**Exercise input:**
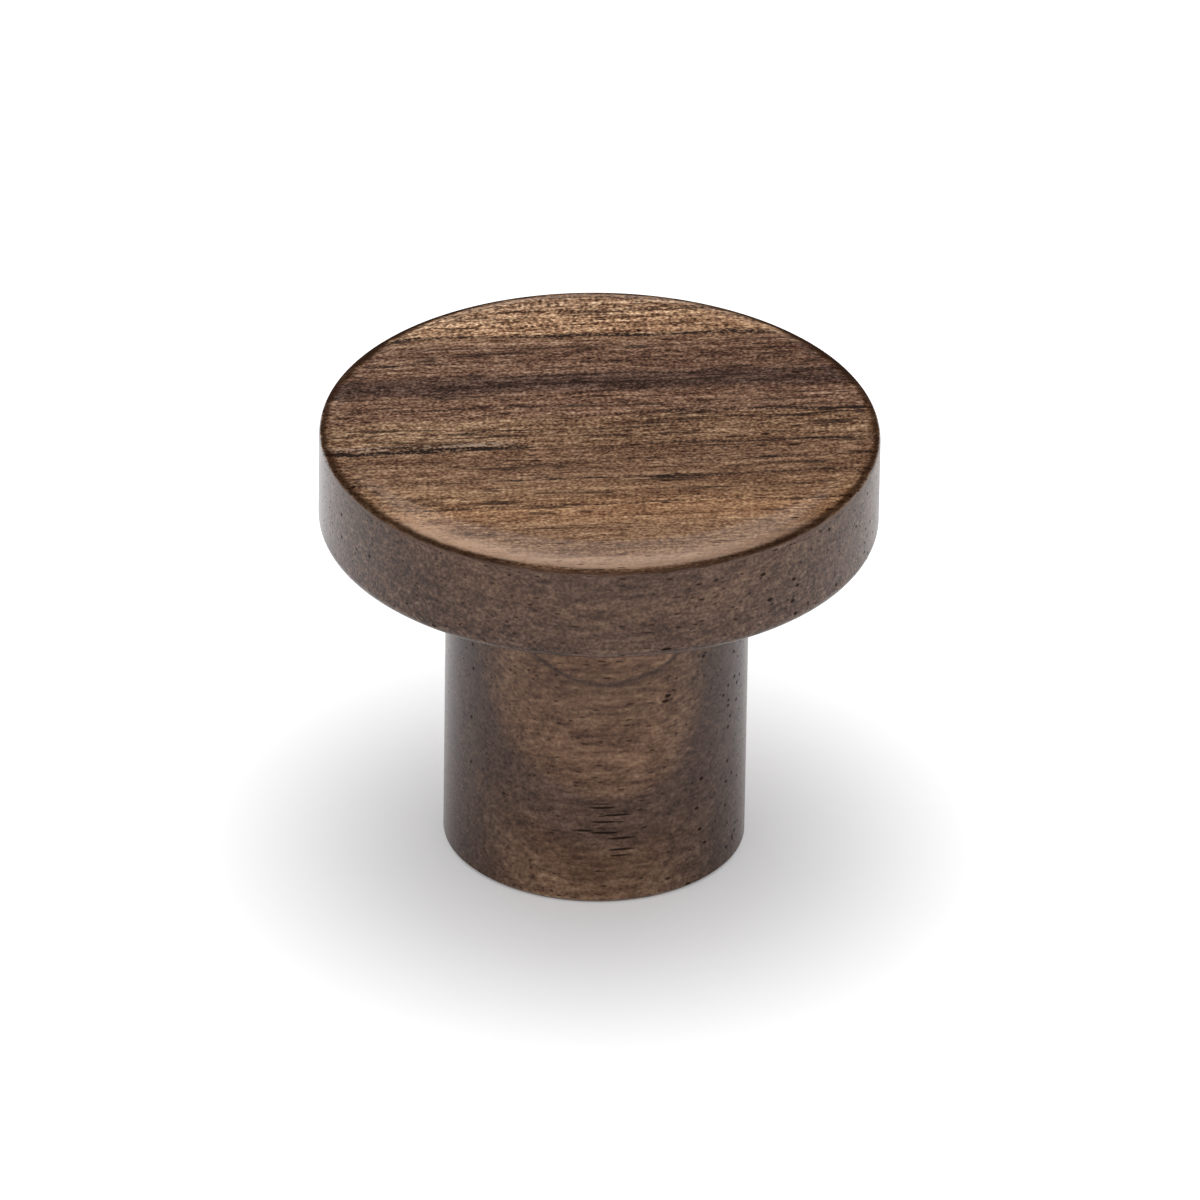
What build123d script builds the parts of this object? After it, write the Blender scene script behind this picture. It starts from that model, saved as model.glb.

...

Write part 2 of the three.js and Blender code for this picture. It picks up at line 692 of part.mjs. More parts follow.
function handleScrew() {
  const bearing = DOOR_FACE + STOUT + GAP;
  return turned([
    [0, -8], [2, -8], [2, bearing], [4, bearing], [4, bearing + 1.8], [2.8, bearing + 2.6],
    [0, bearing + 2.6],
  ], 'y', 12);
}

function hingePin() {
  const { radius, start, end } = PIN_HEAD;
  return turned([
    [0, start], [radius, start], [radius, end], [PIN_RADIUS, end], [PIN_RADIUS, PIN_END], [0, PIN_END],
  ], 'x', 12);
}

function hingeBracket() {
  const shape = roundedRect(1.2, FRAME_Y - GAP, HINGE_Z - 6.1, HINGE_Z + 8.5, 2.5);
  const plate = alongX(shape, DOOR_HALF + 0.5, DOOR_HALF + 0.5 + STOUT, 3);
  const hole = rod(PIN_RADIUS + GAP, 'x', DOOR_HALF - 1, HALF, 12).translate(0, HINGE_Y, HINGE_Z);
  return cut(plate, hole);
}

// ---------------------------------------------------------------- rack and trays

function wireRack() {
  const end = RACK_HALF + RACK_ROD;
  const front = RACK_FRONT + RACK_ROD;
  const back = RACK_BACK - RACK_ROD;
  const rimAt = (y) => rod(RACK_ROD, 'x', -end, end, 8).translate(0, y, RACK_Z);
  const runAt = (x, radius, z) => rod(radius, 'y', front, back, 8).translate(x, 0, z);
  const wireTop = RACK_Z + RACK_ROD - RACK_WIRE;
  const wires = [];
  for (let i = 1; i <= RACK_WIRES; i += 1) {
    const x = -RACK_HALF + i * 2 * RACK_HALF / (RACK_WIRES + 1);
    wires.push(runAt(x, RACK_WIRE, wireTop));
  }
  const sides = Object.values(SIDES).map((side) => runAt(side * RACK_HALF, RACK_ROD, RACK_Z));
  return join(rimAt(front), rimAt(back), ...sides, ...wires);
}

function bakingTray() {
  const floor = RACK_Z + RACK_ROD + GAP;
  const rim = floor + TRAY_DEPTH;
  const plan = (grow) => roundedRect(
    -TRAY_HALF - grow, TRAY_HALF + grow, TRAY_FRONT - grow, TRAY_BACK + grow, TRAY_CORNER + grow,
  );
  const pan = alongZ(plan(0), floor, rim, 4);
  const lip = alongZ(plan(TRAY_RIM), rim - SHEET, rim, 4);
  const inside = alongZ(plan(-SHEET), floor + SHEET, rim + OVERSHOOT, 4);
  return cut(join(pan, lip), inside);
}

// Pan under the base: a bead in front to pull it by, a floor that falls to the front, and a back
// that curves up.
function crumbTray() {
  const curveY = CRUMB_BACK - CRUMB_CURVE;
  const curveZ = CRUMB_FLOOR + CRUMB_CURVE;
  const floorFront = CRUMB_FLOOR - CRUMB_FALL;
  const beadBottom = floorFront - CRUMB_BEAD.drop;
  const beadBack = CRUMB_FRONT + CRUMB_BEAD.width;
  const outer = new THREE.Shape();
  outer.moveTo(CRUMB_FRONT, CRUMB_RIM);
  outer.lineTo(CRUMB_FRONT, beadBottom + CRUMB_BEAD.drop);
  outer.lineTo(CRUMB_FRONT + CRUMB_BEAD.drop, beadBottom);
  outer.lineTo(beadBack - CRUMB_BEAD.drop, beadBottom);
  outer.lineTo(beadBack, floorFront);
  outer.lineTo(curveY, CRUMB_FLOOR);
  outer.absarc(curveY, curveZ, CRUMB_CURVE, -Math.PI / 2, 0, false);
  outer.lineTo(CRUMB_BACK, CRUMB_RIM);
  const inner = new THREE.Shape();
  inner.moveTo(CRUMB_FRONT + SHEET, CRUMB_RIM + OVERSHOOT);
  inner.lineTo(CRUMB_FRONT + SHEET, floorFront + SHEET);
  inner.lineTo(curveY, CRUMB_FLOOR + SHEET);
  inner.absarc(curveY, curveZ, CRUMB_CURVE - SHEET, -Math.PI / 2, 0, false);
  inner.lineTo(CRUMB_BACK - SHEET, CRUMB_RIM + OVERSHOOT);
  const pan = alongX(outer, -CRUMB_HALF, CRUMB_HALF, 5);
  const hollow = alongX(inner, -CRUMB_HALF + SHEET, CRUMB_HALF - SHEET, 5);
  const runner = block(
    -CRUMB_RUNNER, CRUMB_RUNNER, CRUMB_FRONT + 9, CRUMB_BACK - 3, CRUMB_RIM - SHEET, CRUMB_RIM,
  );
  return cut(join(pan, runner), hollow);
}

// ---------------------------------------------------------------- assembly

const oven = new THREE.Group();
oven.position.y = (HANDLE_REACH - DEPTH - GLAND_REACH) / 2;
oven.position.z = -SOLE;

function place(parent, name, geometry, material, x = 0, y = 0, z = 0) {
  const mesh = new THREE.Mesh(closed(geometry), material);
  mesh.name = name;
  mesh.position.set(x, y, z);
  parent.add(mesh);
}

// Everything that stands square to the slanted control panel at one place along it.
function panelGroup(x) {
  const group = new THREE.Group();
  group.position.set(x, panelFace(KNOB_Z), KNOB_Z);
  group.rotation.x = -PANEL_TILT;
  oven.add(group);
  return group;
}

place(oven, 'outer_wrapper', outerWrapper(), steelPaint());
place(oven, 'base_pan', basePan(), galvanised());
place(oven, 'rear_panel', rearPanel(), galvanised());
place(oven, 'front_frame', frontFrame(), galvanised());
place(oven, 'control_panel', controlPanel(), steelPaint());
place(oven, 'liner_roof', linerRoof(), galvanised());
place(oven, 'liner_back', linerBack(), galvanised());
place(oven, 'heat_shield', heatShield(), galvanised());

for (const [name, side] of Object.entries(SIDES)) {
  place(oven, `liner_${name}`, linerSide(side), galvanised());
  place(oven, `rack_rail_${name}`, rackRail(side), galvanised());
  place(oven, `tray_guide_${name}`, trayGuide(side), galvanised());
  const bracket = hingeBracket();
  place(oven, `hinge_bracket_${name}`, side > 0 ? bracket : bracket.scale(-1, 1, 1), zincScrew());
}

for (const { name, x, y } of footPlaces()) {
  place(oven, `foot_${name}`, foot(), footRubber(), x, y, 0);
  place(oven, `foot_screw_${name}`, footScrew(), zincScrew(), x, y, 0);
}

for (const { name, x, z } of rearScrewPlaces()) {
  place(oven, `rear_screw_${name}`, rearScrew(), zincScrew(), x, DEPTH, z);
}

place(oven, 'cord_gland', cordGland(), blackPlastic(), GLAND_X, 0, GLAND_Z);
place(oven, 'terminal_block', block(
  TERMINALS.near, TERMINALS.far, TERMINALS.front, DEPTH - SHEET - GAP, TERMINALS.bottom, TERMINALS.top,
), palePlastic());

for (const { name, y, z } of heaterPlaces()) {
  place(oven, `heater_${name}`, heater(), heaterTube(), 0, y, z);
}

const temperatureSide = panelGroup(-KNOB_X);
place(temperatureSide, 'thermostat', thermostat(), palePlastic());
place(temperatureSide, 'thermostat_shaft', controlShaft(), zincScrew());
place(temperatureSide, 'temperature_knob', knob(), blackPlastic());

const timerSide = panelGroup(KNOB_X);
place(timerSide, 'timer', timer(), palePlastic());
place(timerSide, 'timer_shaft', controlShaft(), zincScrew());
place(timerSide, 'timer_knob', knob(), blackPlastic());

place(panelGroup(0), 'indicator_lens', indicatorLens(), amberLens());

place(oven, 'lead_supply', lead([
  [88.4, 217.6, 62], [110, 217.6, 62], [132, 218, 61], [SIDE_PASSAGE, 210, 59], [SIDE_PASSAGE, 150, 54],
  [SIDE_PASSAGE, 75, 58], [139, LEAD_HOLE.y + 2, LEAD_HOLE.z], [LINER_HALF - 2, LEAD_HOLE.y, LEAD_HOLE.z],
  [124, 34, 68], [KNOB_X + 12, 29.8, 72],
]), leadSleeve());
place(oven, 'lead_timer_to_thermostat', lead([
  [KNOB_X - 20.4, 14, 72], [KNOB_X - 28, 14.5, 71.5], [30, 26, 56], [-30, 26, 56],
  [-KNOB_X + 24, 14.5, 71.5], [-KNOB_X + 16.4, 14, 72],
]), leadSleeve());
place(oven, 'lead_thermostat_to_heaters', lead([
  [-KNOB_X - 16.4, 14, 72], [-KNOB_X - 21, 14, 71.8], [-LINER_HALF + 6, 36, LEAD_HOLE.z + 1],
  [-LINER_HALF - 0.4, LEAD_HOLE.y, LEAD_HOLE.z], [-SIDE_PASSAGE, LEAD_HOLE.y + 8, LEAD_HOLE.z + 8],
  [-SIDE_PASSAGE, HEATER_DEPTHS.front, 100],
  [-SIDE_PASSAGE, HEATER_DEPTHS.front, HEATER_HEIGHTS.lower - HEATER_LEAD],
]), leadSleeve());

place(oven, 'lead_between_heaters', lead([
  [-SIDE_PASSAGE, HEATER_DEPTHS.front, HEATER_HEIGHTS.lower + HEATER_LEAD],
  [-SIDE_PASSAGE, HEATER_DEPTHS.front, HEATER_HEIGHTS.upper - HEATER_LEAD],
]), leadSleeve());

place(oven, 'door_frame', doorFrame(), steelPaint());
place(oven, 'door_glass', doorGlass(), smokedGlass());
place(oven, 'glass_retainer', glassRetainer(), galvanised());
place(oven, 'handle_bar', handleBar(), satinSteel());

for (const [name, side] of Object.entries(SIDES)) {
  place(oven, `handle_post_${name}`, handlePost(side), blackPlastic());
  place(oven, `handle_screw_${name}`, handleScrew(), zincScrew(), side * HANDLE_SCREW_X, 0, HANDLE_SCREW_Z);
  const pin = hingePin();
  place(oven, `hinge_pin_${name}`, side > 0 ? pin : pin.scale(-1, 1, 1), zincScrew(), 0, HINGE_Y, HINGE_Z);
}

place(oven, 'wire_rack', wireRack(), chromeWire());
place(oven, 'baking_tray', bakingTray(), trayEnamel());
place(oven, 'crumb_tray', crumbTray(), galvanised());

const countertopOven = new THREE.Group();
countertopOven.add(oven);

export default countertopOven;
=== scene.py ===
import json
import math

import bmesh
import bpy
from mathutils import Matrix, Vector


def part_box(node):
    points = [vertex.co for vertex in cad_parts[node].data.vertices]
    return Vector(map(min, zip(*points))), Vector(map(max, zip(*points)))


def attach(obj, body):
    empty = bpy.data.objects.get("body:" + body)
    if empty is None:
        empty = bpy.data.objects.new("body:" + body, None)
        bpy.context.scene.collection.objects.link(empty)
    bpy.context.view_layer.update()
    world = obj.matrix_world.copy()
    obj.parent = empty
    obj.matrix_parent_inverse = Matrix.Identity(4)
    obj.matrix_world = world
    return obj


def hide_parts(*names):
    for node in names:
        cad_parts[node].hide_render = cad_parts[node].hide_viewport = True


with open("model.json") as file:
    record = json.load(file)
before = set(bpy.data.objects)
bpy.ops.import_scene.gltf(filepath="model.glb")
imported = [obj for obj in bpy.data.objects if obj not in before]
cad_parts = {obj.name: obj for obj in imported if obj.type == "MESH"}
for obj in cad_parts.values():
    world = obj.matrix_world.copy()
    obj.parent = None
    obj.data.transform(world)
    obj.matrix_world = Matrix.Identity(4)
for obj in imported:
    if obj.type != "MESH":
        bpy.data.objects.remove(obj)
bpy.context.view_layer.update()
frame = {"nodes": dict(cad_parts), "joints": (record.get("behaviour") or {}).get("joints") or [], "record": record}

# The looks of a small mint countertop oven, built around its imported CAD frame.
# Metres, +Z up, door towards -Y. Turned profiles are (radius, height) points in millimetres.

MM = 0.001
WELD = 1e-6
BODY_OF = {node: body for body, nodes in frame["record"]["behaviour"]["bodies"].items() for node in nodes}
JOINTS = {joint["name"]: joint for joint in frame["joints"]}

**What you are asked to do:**
The lines to be given again exactly are those from the one containing "const countertopOven = new THREE.Group();" up to and including the one containing "# Metres, +Z".

**Task solution:**
const countertopOven = new THREE.Group();
countertopOven.add(oven);

export default countertopOven;
=== scene.py ===
import json
import math

import bmesh
import bpy
from mathutils import Matrix, Vector


def part_box(node):
    points = [vertex.co for vertex in cad_parts[node].data.vertices]
    return Vector(map(min, zip(*points))), Vector(map(max, zip(*points)))


def attach(obj, body):
    empty = bpy.data.objects.get("body:" + body)
    if empty is None:
        empty = bpy.data.objects.new("body:" + body, None)
        bpy.context.scene.collection.objects.link(empty)
    bpy.context.view_layer.update()
    world = obj.matrix_world.copy()
    obj.parent = empty
    obj.matrix_parent_inverse = Matrix.Identity(4)
    obj.matrix_world = world
    return obj


def hide_parts(*names):
    for node in names:
        cad_parts[node].hide_render = cad_parts[node].hide_viewport = True


with open("model.json") as file:
    record = json.load(file)
before = set(bpy.data.objects)
bpy.ops.import_scene.gltf(filepath="model.glb")
imported = [obj for obj in bpy.data.objects if obj not in before]
cad_parts = {obj.name: obj for obj in imported if obj.type == "MESH"}
for obj in cad_parts.values():
    world = obj.matrix_world.copy()
    obj.parent = None
    obj.data.transform(world)
    obj.matrix_world = Matrix.Identity(4)
for obj in imported:
    if obj.type != "MESH":
        bpy.data.objects.remove(obj)
bpy.context.view_layer.update()
frame = {"nodes": dict(cad_parts), "joints": (record.get("behaviour") or {}).get("joints") or [], "record": record}

# The looks of a small mint countertop oven, built around its imported CAD frame.
# Metres, +Z up, door towards -Y. Turned profiles are (radius, height) points in millimetres.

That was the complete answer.